Grill the nectarines
Slice the nectarines into eighths and lightly brush with olive oil.
Place the slices on the hot grill and cook for 2–3 minutes until grill marks appear and the fruit softens slightly.
Flip and grill for an additional 2–3 minutes.
Remove from the grill and allow to cool slightly.
Make the vinaigrette
In a small bowl, whisk together the lemon juice, white wine vinegar, lemon zest, oregano, mint, lemon thyme, olive oil, salt, and black pepper until emulsified.
Assemble the salad
In a large serving bowl or platter, combine the mixed greens, cherry tomatoes, heirloom tomatoes, cherries, and grilled nectarines.

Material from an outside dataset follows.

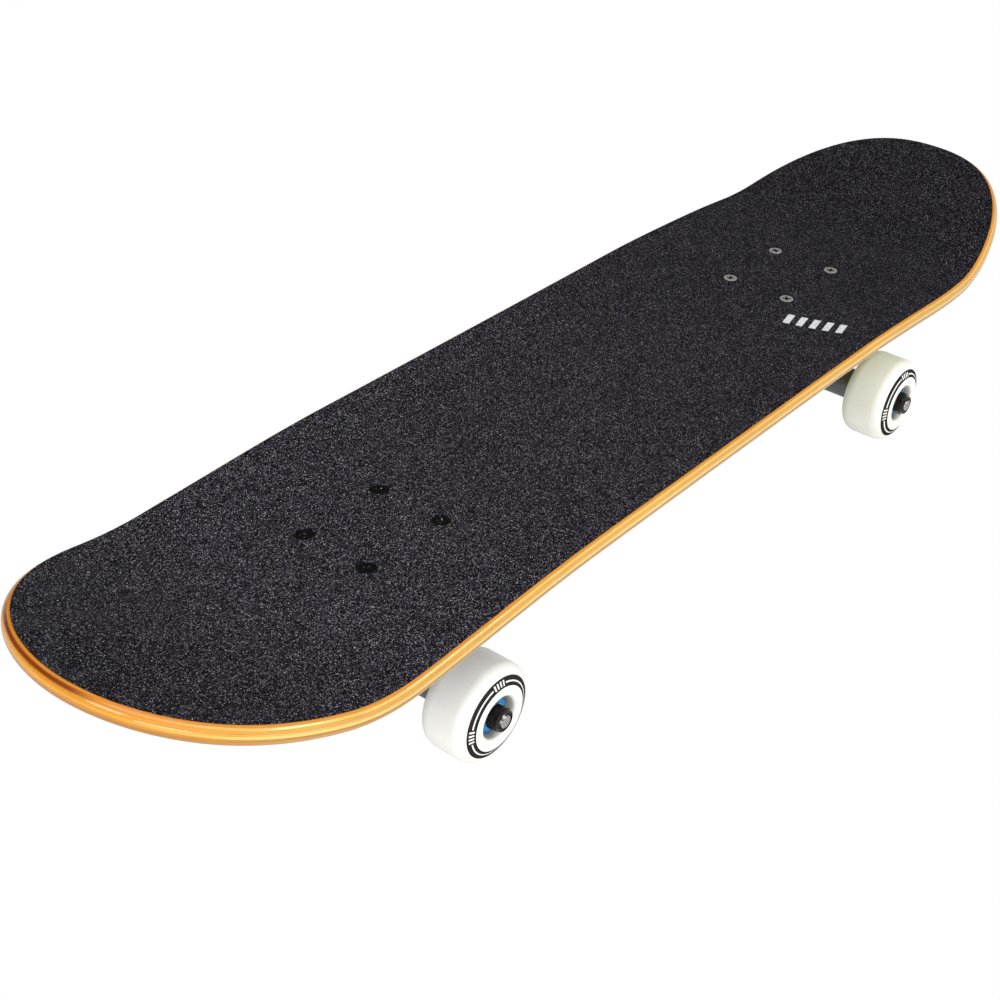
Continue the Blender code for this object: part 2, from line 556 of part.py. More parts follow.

Drizzle with the lemon herb vinaigrette and gently toss to coat.
Add toppings
Arrange the torn burrata and slices of prosciutto over the salad.
Finish and serve
Sprinkle with additional fresh herbs if desired.
Season with finishing salt and freshly ground black pepper.
Serve immediately with grilled or toasted baguette.

Notes

Use ripe but firm nectarines for the best grilling results.
Burrata should be served at room temperature for maximum creaminess.
Substitute peaches for nectarines if desired.
Add toasted pistachios or almonds for extra crunch.
This salad is best enjoyed immediately after assembling.